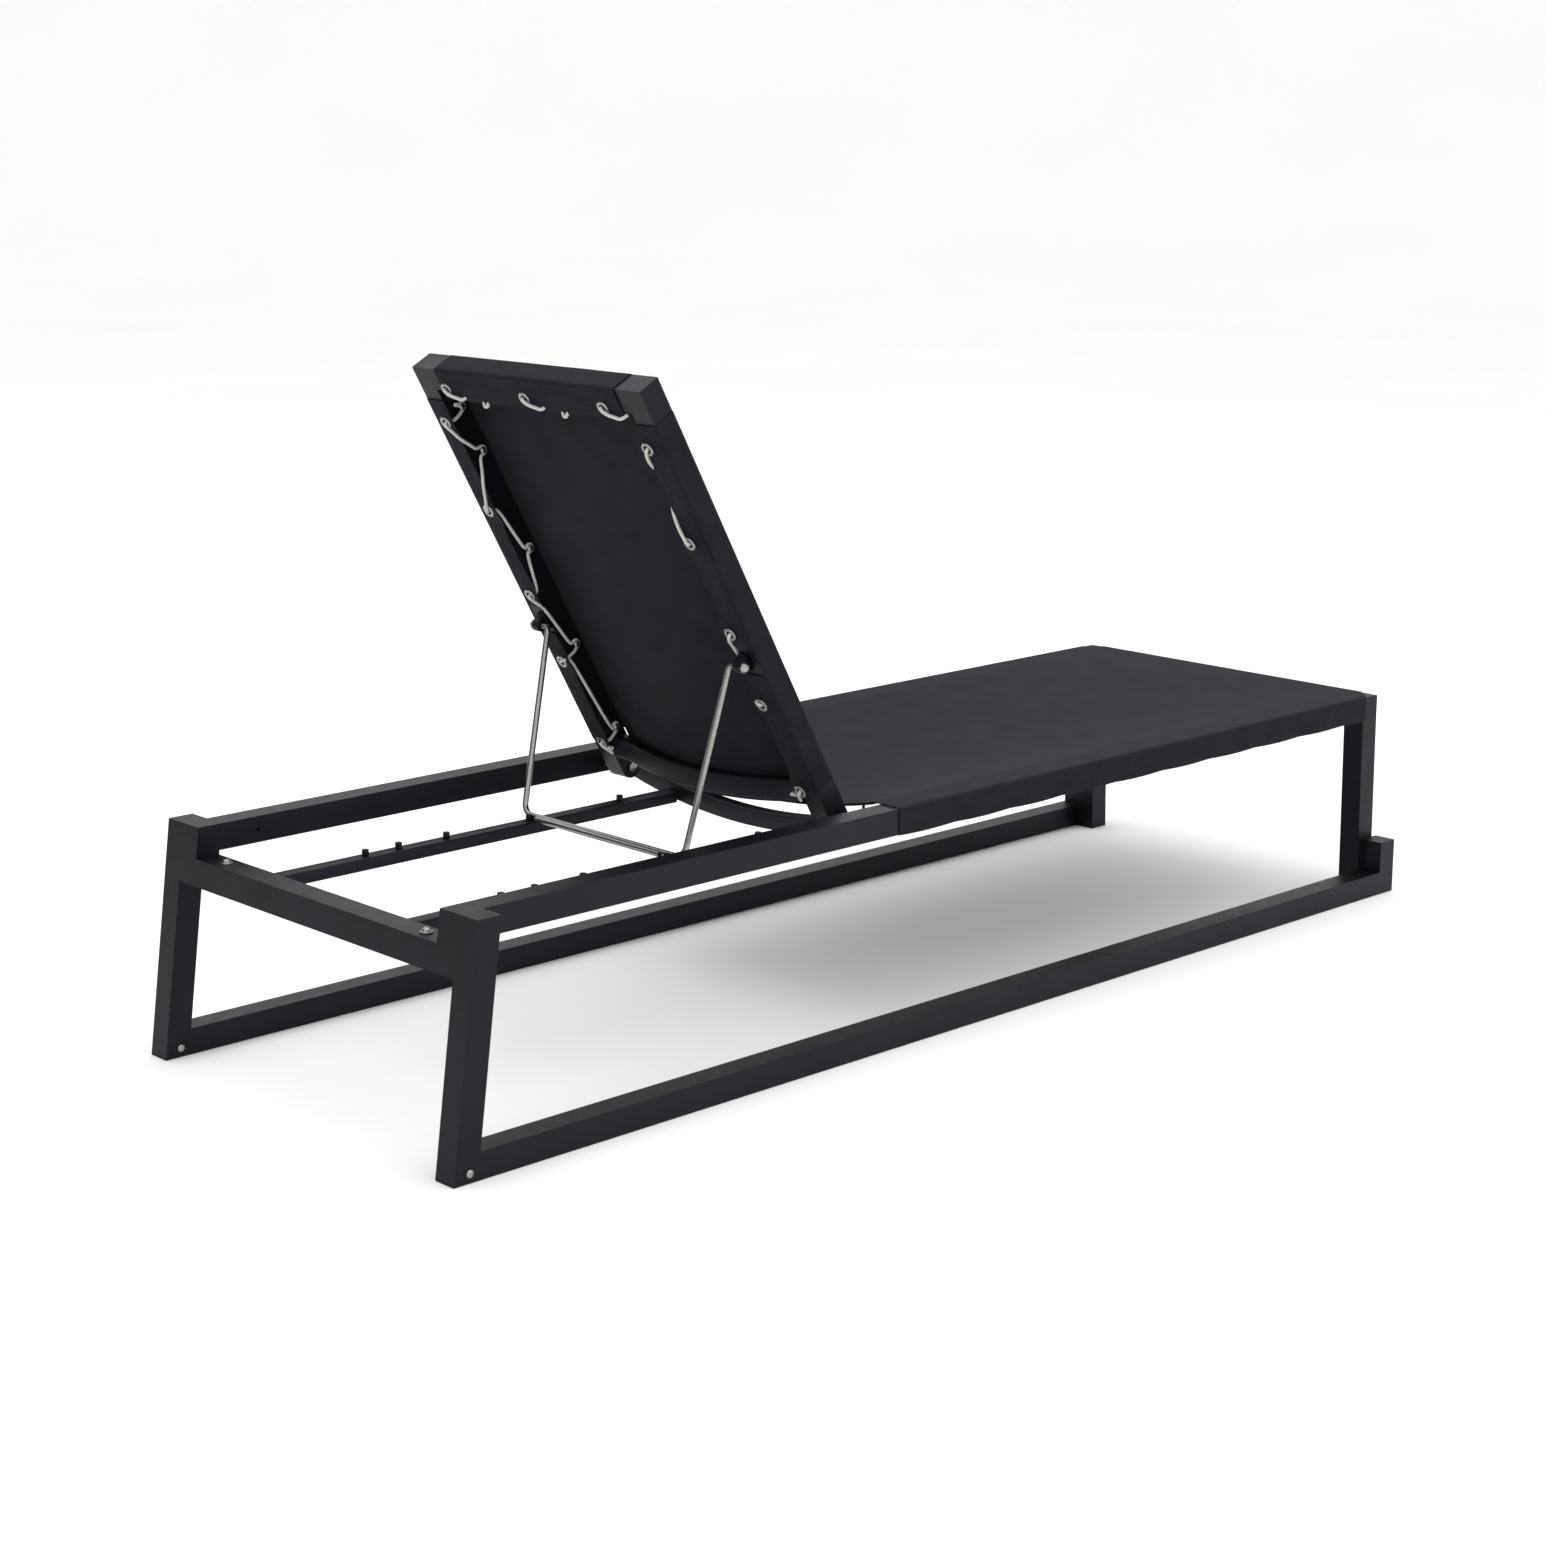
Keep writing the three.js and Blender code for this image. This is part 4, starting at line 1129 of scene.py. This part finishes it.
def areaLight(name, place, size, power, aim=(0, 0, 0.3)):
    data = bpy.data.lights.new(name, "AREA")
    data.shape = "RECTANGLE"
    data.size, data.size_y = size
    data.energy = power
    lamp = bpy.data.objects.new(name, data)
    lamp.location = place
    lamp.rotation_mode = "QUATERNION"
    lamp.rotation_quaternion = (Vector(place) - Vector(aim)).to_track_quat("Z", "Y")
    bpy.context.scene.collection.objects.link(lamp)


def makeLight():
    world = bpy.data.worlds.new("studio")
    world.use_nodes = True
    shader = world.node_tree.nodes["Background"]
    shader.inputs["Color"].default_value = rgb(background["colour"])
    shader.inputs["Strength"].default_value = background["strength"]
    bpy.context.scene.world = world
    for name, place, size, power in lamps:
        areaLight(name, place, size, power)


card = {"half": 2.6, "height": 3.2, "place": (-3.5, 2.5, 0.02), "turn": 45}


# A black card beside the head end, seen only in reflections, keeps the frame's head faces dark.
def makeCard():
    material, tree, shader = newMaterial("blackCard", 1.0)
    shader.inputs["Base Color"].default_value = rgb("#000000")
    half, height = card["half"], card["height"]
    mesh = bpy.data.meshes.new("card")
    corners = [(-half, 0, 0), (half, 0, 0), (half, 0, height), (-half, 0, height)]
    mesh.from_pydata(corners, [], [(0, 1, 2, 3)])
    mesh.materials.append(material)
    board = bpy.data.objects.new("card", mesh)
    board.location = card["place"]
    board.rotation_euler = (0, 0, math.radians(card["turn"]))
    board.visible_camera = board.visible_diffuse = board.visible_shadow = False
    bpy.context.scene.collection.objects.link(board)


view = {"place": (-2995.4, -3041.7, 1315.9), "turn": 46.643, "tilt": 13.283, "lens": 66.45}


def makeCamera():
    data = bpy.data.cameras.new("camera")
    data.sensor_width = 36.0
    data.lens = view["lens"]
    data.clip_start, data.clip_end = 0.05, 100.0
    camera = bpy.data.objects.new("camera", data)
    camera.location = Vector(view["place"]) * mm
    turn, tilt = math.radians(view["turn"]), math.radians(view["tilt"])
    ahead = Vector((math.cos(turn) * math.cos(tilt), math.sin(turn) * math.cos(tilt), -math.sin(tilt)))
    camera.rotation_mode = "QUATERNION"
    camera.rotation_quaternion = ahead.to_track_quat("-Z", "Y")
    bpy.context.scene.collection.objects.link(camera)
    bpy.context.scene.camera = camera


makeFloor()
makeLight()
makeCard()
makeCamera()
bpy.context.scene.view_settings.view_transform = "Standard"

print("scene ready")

Task statement:
Restate word for word only the lines running from the beginning of the data to the line holding "bpy.context.scene.collection.objects.link(lamp)", both included.

Result for this task:
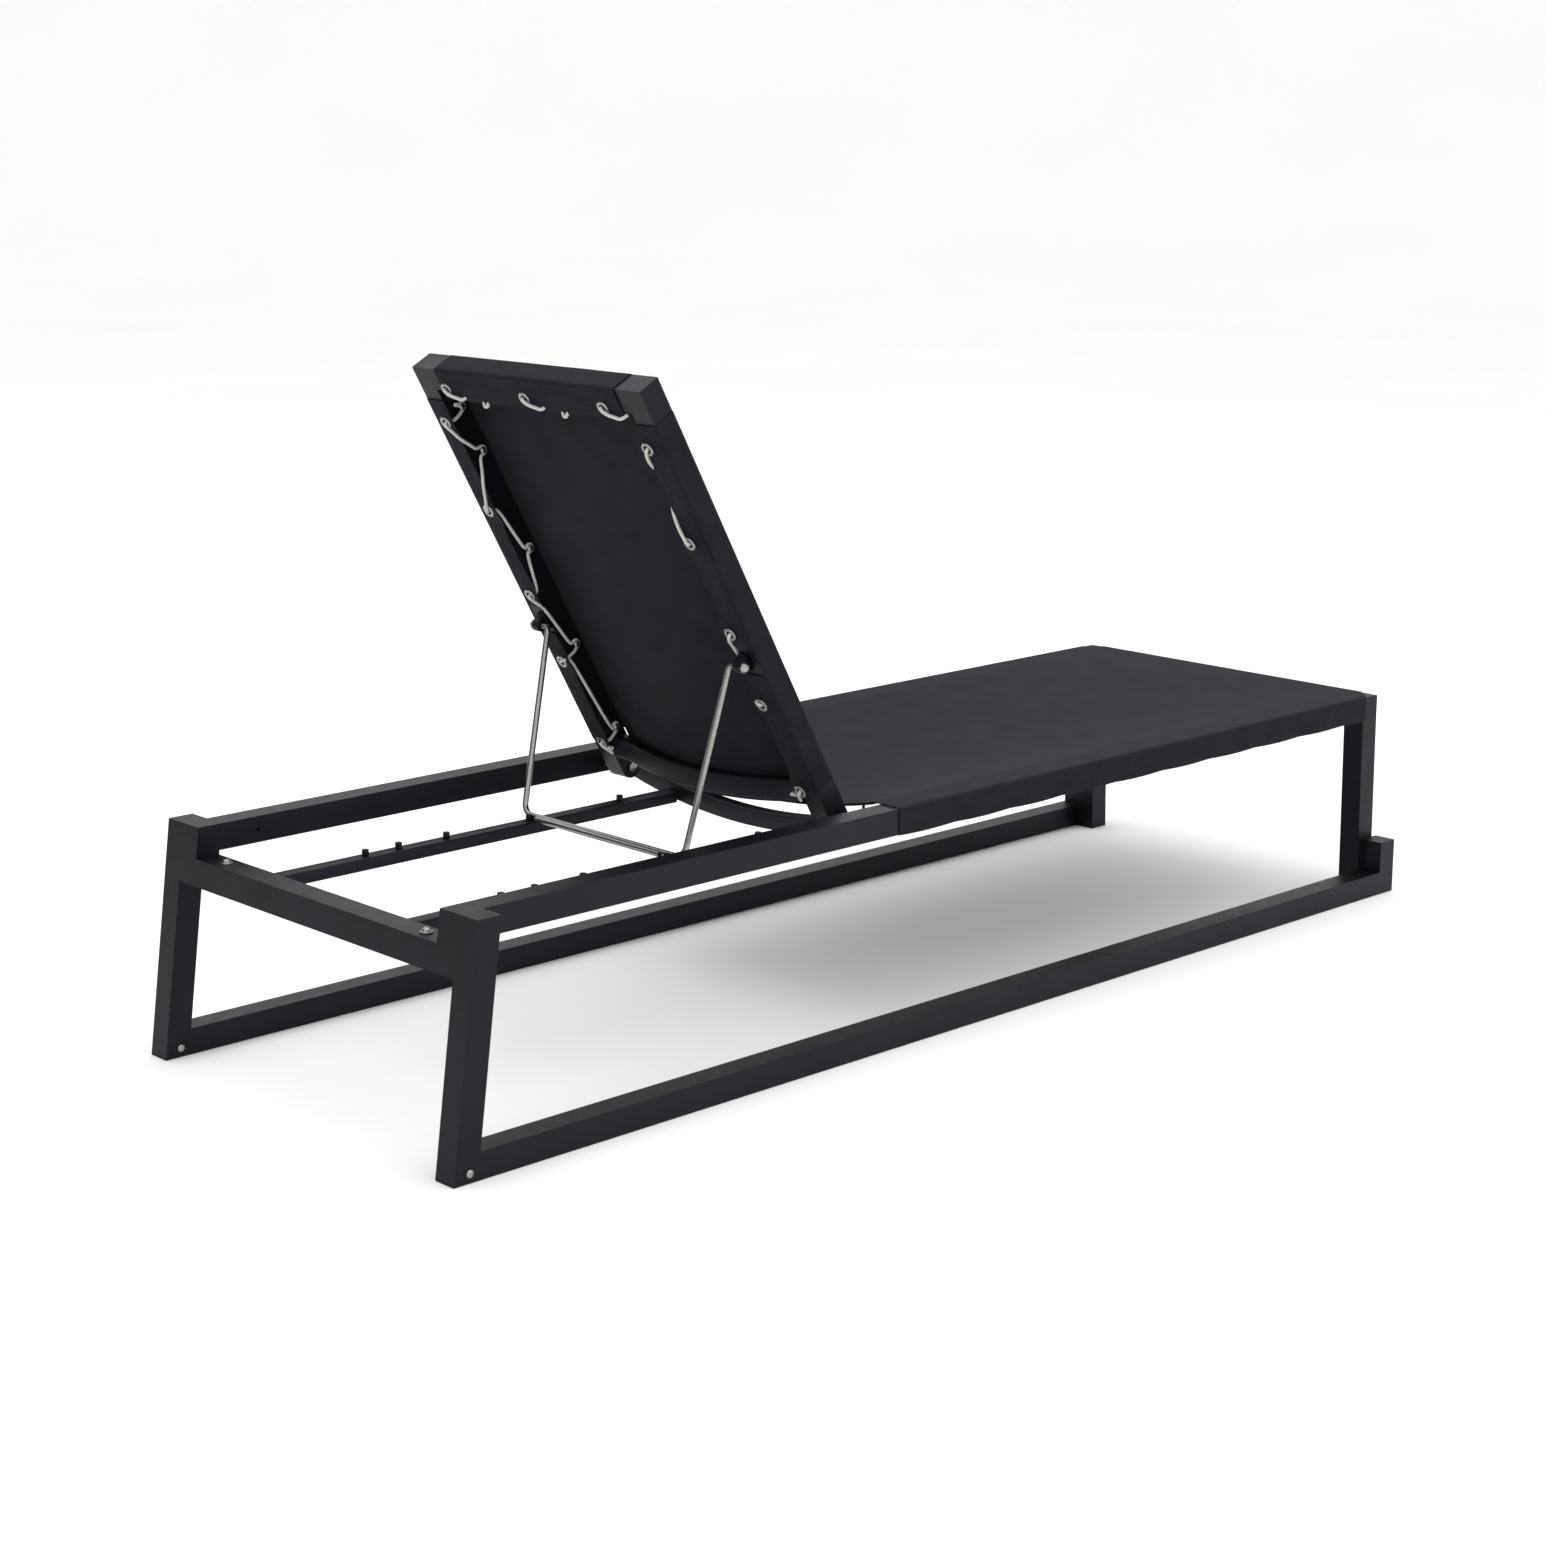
Keep writing the three.js and Blender code for this image. This is part 4, starting at line 1129 of scene.py. This part finishes it.
def areaLight(name, place, size, power, aim=(0, 0, 0.3)):
    data = bpy.data.lights.new(name, "AREA")
    data.shape = "RECTANGLE"
    data.size, data.size_y = size
    data.energy = power
    lamp = bpy.data.objects.new(name, data)
    lamp.location = place
    lamp.rotation_mode = "QUATERNION"
    lamp.rotation_quaternion = (Vector(place) - Vector(aim)).to_track_quat("Z", "Y")
    bpy.context.scene.collection.objects.link(lamp)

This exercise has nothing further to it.